May 02, 2023
The painted language of things: an interview with artist Nick Farhi
Article by Mollie Barnes
4 min. read
“In a circle of friends, he wonders “what their glasses would think of them.””
Nick Farhi makes small objects, extraordinary. Cookware, shiny toasters, bottles, ceramic figurines, crystal shapes and glasses – each painted into a painterly, visual adventure from the everyday.
Farhi arrives at the painting studio at 9am – sharp. Often working long hours throughout the day on his fascinating still life scenes. His inspirations come from ideas of society, as well as a desire to make strong, visual metaphors that explore our shared existence.
Farhi’s artistic journey began when “touching sculptures as a child in the Guggenheim!”. Noting how he would not do this now, he tells me that touching the works so intimately gave an unmatched sense of awe, “that art is enormous, captivating and rare”. Working across a variety of media, including oil, utilizing his iPhone, with stencils, pastels and spray paint, I was particularly fascinated by his works on metal.

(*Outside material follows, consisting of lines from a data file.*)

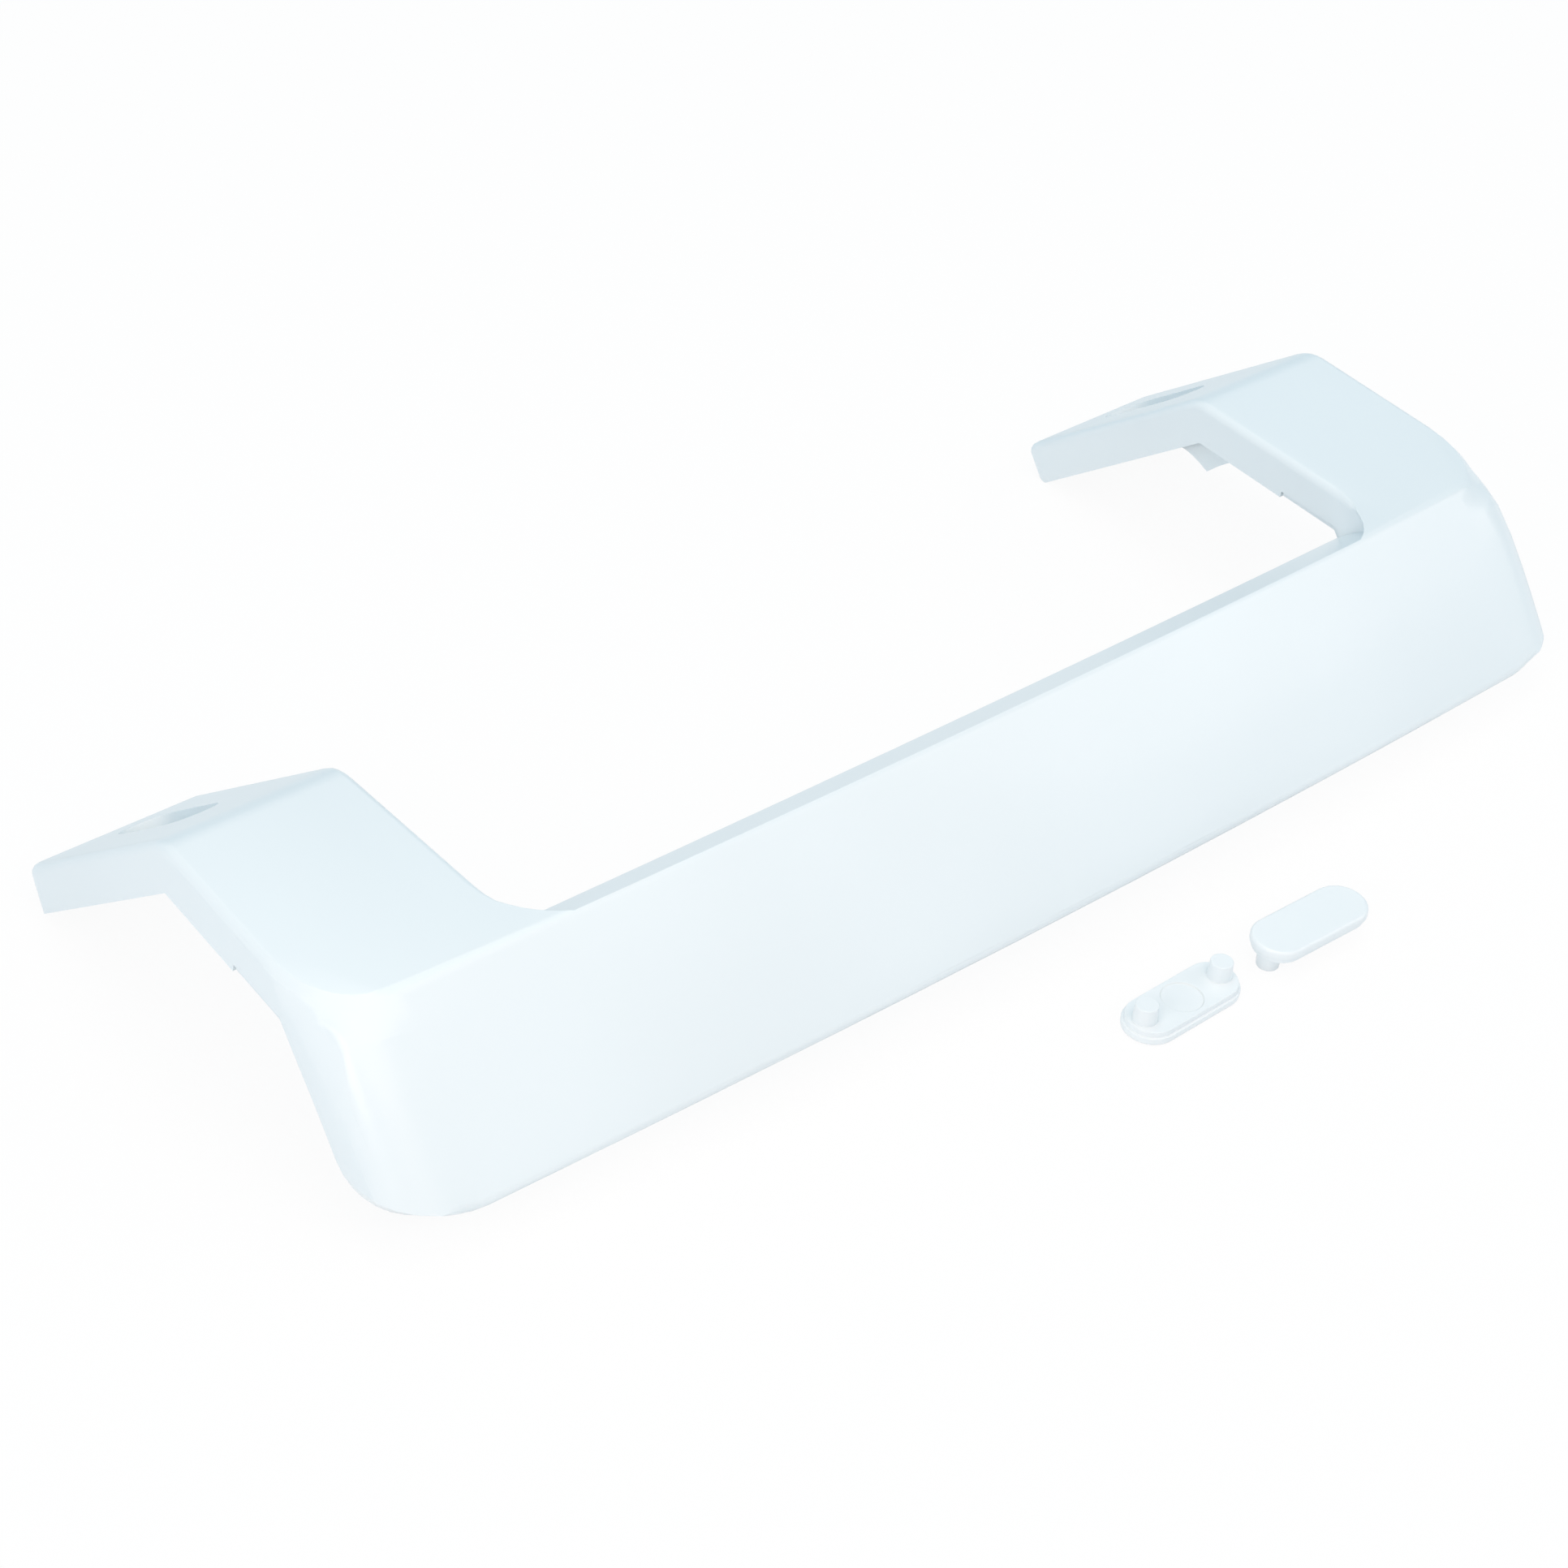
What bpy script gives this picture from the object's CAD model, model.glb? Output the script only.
"""Looks of a white moulded refrigerator door handle and its two loose screw caps.

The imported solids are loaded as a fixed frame. Each one gets a finer visible
piece with softened edges and a moulded white plastic, then the stage is set.
The shell's skin is also eased where its wide side rounding meets a corner.
"""
import math

import bmesh
import bpy
from bpy.props import FloatProperty, FloatVectorProperty, IntProperty, PointerProperty
from mathutils import Matrix, Vector


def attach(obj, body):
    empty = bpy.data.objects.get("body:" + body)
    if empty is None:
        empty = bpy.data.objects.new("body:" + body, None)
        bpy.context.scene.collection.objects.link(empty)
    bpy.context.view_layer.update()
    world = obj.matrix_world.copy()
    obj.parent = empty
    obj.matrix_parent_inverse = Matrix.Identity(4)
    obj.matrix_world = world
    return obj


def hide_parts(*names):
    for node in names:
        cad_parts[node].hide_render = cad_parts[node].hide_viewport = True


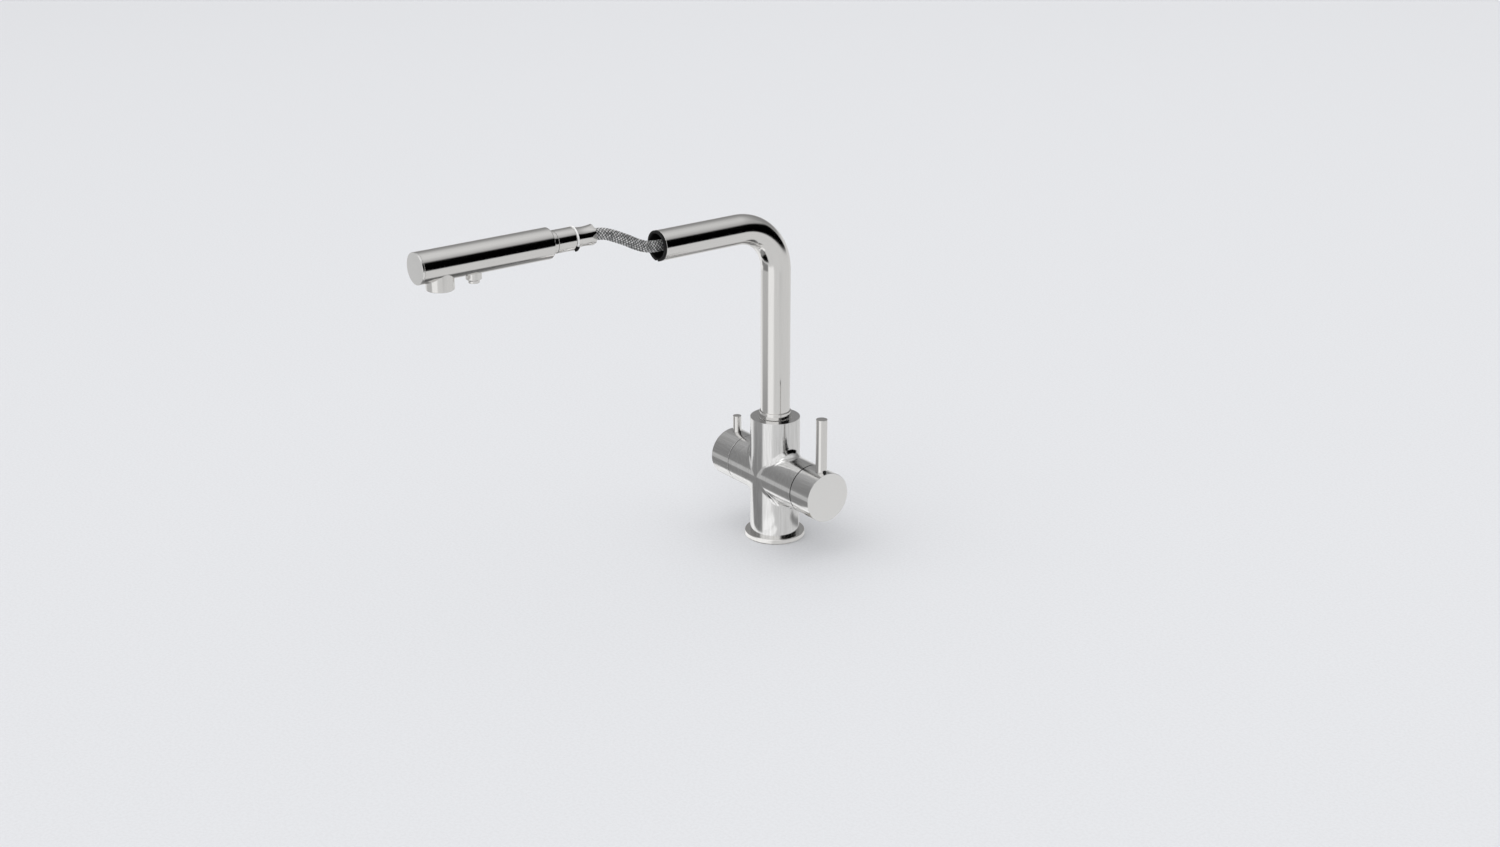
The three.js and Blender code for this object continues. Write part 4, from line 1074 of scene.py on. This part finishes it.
@dataclass
class BraidedHose:
    """The braided hose: free between head and mouth, then in the spout, then below the body."""

    sides: int = 24
    joint: float = BASE_RING_TOP
    free_shares: tuple[tuple[float, float], ...] = (
        (1, 1), (0.926, 1), (0.86, 1), (0.81, 0.99), (0.741, 0.952), (0.667, 0.875),
        (0.547, 0.678), (0.425, 0.452), (0.326, 0.25), (0.215, 0.077), (0.111, 0.01), (0, 0),
    )
    free_start: float = 0.202
    free_end: float = 0.121
    bend_steps: int = 6
    bend_lead: float = 0.028
    coil_radius: float = 0.055
    coil_turns: float = 1.5
    coil_pitch: float = 0.0116
    coil_centre: float = -0.200
    coil_points: int = 24
    sway_steps: int = 4
    shank_bottom: float = -0.078
    tail_bottom: float = -0.092
    socket_aside: float = 0.024
    socket_mouth: float = -0.126
    socket_depth: float = 0.011
    socket_gap: float = 0.0003
    straight: float = 2 * HOSE_RADIUS

    def free_route(self) -> Route:
        """Lays the free length.

        Returns:
            The route from the connector to the mouth.
        """
        way_in = self.free_start - self.free_end
        rise = HEAD_HEIGHT - SPOUT_HEIGHT
        return Route([(0, -self.free_end - out * way_in, SPOUT_HEIGHT + up * rise)
                      for out, up in self.free_shares])

    def spout_route(self) -> Route:
        """Lays the length in the spout.

        Returns:
            The route from the mouth, round the bend and down to the joint.
        """
        turns = (QUARTER_TURN * i / self.bend_steps for i in range(self.bend_steps, -1, -1))
        bend = [(0, -TUBE_BEND * (1 - math.cos(turn)),
                 SPOUT_HEIGHT - TUBE_BEND * (1 - math.sin(turn))) for turn in turns]
        return Route([
            (0, -self.free_end, SPOUT_HEIGHT), (0, -TUBE_BEND - self.bend_lead, SPOUT_HEIGHT),
            *bend, (0, 0, SPOUT_HEIGHT - TUBE_BEND - self.bend_lead), (0, 0, self.joint),
        ])

    def lower_route(self) -> Route:
        """Lays the length below the spout.

        Returns:
            The route down the body, round the hanging turns and up into the socket.
        """
        count = round(self.coil_turns * self.coil_points)
        turns = (FULL_TURN * i / self.coil_points for i in range(count + 1))
        coil = [
            (self.coil_radius * math.cos(turn), -self.coil_pitch * turn / FULL_TURN,
             self.coil_centre - self.coil_radius * math.sin(turn))
            for turn in turns
        ]
        leaving = (0, 0, self.tail_bottom - self.straight)
        x, y = -self.socket_aside, -self.coil_turns * self.coil_pitch
        entering = (x, y, self.socket_mouth - self.straight)
        return Route([
            (0, 0, self.joint), (0, 0, self.joint / 2), (0, 0, 0), (0, 0, self.shank_bottom),
            leaving, *self.sway(leaving, coil[0]), *coil, *self.sway(coil[-1], entering), entering,
            (x, y, self.socket_mouth + self.socket_depth - self.socket_gap),
        ], 6)

    def sway(self, start: Point, end: Point) -> list[Point]:
        """Gives the points of an S that leaves one upright stretch and joins another beside it.

        Args:
            start: where the first stretch ends.
            end: where the second begins.

        Returns:
            The points between them.
        """
        points = []
        for i in range(1, self.sway_steps):
            part = i / self.sway_steps
            aside = part * part * (3 - 2 * part)
            points.append(tuple(a + share * (b - a)
                                for a, b, share in zip(start, end, (aside, aside, part))))
        return points

    def tube(self, name: str, route: Route) -> Piece:
        """Carries a round section along a route, and keeps each ring's place for the braid.

        Args:
            name: the piece's name.
            route: the hose's middle.

        Returns:
            The dressed tube.
        """
        mesh = bmesh.new()
        frames = route.frames()
        bmesh.ops.create_circle(mesh, cap_ends=True, segments=self.sides, radius=HOSE_RADIUS,
                                matrix=frames[0])
        marks = [(0.0, list(mesh.verts))]
        rim = list(mesh.edges)
        travelled = 0.0
        for last, here in zip(frames, frames[1:]):
            corners, rim = extruded(mesh, rim)
            bmesh.ops.transform(mesh, matrix=here @ last.inverted(), verts=corners)
            travelled += (here.translation - last.translation).length
            marks.append((travelled, corners))
        bmesh.ops.edgeloop_fill(mesh, edges=rim)
        bmesh.ops.recalc_face_normals(mesh, faces=mesh.faces)
        mesh.verts.index_update()
        places: dict[int, Vector] = {}
        for (along, corners), ring in zip(marks, frames):
            back = ring.inverted()
            for corner in corners:
                section = back @ corner.co
                places[corner.index] = Vector((section.x, section.y, along))
        piece = to_piece(mesh, name)
        ordered = iter([places[index] for index in range(len(piece.data.vertices))])
        dress(piece, HOSE_COVER, lambda point: next(ordered))
        return piece

    @staticmethod
    def declare(piece: Piece, route: Route, lay: str) -> None:
        """Measures a tube's route and logs its length."""
        tuple(route.points[0])
        route.length()
        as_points(route.points)
        LOG.info("%s: %.3f m of hose", piece.name, route.length())

    def build(self) -> None:
        """Makes the three lengths and logs each one's length."""
        free = self.free_route()
        piece = self.tube("braided_hose_free", free)
        mouth = tuple(free.points[-1])
        connector = tuple(free.points[0])
        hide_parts("hose_free")
        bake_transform(piece)
        self.declare(piece, free, "loose")
        for name, body, node, route, lay in (
            ("braided_hose_in_spout", "spout", "hose_in_spout", self.spout_route(), "loose"),
            ("braided_hose_below", "body", "hose_below", self.lower_route(), "coiled"),
        ):
            piece = self.tube(name, route)
            fit(piece, body, "hose_braid", node)
            self.declare(piece, route, lay)


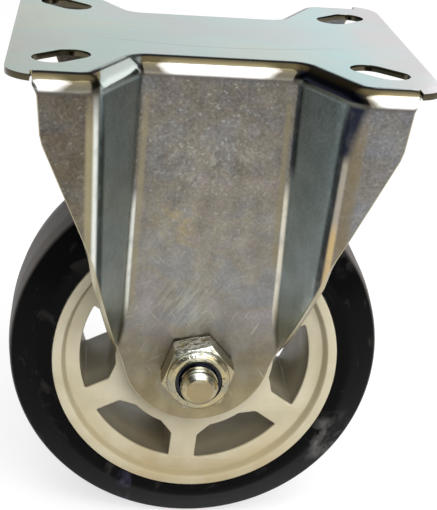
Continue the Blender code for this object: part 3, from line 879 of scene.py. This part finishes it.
@dataclass
class PressedFork:
    """Plate, bends and fluted legs of the one pressed sheet.

    A drop is a distance below the plate. The shoulder's rows are an inset from the tab's edge,
    a drop and a rounding.
    """

    sheet: float = 0.0016
    plate_half_width: float = 0.0490
    ear_corner: float = 0.0085
    ear_width: float = 0.0061
    relief: float = 0.0005
    slot_half_travel: float = 0.0033
    slot_radius: float = 0.0047
    slot_place: Point = (0.0385, 0.0300)
    slot_angle: float = math.pi / 4
    bend_radius: float = 0.0048
    wing_top: float = 0.0446
    wing_lean: float = math.radians(10.2)
    leg_outer: float = 0.0206
    panel_spread: float = 0.0079
    panel_half_width: float = 0.0190
    fold_splay: float = 0.0009
    wall_angle: float = math.radians(63)
    inner_fold: float = 0.0030
    outer_fold_top: float = 0.0080
    outer_fold_low: float = 0.0045
    flare_drop: float = 0.0663
    flare_height: float = 0.0200
    flare_reach: float = 0.0029
    knee_drop: float = 0.0720
    knee_rounding: float = 0.0050
    shoulder: tuple[tuple[float, float, float], ...] = (
        (0, 0, 0), (0, 0.0021, 0.001), (0.0012, 0.0045, 0.002), (0.0021, 0.0158, 0.011))
    waist: tuple[float, float, float] = (0.0294, 0.0480, 0.026)
    ankle: tuple[float, float, float] = (0.0215, 0.0043, 0.005)
    toe_radius: float = 0.0201
    toe_centre_drop: float = 0.0815
    hole_radius: float = 0.0053
    drill_reach: float = 0.06
    rim_rounding: float = 0.00022
    rim_angle: float = math.radians(42)
    bend_steps: int = 14
    fall_steps: int = 23
    fall_ease: float = 1.1
    flare_steps: int = 14
    side_steps: int = 8
    toe_steps: int = 14
    ear_steps: int = 10
    end_steps: int = 6
    slot_steps: int = 16
    hole_steps: int = 48
    columns: tuple[int, ...] = (5, 8, 5, 10, 6)
    fold_share: float = 0.48
    trim_margin: float = 0.0004
    weld: float = 2e-6

    def __post_init__(self) -> None:
        """Take the plate's length from the frame and work out the side outline."""
        self.half_length = across_x("fork")
        self.tab_half = self.half_length - self.ear_width - self.relief
        start = -math.asin((AXLE.z + self.toe_centre_drop) / -self.toe_radius)
        toe = arc((0, -self.toe_centre_drop), self.toe_radius, start, -math.pi / 2, self.toe_steps)
        rows = [(self.tab_half - inset, -drop, rounding) for inset, drop, rounding in self.shoulder]
        rows += [(self.waist[0], -self.waist[1], self.waist[2]),
                 (self.ankle[0], AXLE.z + self.ankle[1], self.ankle[2]), (*toe[0], 0)]
        path = eased([row[:2] for row in rows], [row[2] for row in rows], self.side_steps, closed=False)
        self.outline = path[:-1] + toe

    def half_width(self, z: float) -> float:
        """Half the leg's width at a height, from the side outline.

        Args:
            z: The height.

        Returns:
            The half width, 0 below the toe.
        """
        for (x0, z0), (x1, z1) in zip(self.outline, self.outline[1:]):
            if z1 <= z <= z0:
                return x0 + (x1 - x0) * (z0 - z) / max(z0 - z1, 1e-9)
        return self.outline[0][0] if z > 0 else 0.0

    def panel(self, drop: float) -> float:
        """Distance of the centre panel from the middle: it slopes in to the knee and then hangs.

        Args:
            drop: Distance below the plate.

        Returns:
            The distance.
        """
        slope = self.panel_spread / self.knee_drop
        above = self.knee_drop - drop
        if above > self.knee_rounding:
            return self.leg_outer + slope * above
        if above < -self.knee_rounding:
            return self.leg_outer
        return self.leg_outer + slope * (above + self.knee_rounding) ** 2 / (4 * self.knee_rounding)

    def wing(self, drop: float) -> float:
        """Distance of a wing from the middle, at a drop below the plate."""
        corner = self.wing_top + self.bend_radius * math.tan(math.pi / 4 + self.wing_lean / 2)
        return corner - math.tan(self.wing_lean) * min(drop, self.flare_drop)

    def inner_line(self, drop: float) -> float:
        """Distance of the inner fold from the leg's middle line, at a drop below the plate."""
        flare = min(max(drop - self.flare_drop, 0) / self.flare_height, 1)
        splay = self.fold_splay * drop / self.flare_drop
        return self.panel_half_width + splay + self.flare_reach * flare * flare

    def wall_run(self, drop: float) -> float:
        """Distance along X from the inner fold to the outer one, at a drop below the plate."""
        return (self.wing(drop) - self.panel(drop)) / math.tan(self.wall_angle)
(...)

Selected as a surface after seeing the works of some of his heroes, namely Dike Blair and Marilyn Minter who painted on a similar canvas, he enjoyed experimenting with the substrate when working between LA and Mexico. The surface is unmatched in its flatness, perfect for rendering his accurate visions. Indeed, visiting and meeting other artists is a key and enjoyable part of his life, saying how he believes “it important to be outside of the studio weekly”.
Works are a “life long relationship” – one of immense care, research, poeticizing, reflecting, envisioning and perfecting. Farhi paints to expert realism, expanding these – often overlooked – objects into a large scale. They become unmissable, and imbued with context; intricate brush strokes render light from challenging materials and forms.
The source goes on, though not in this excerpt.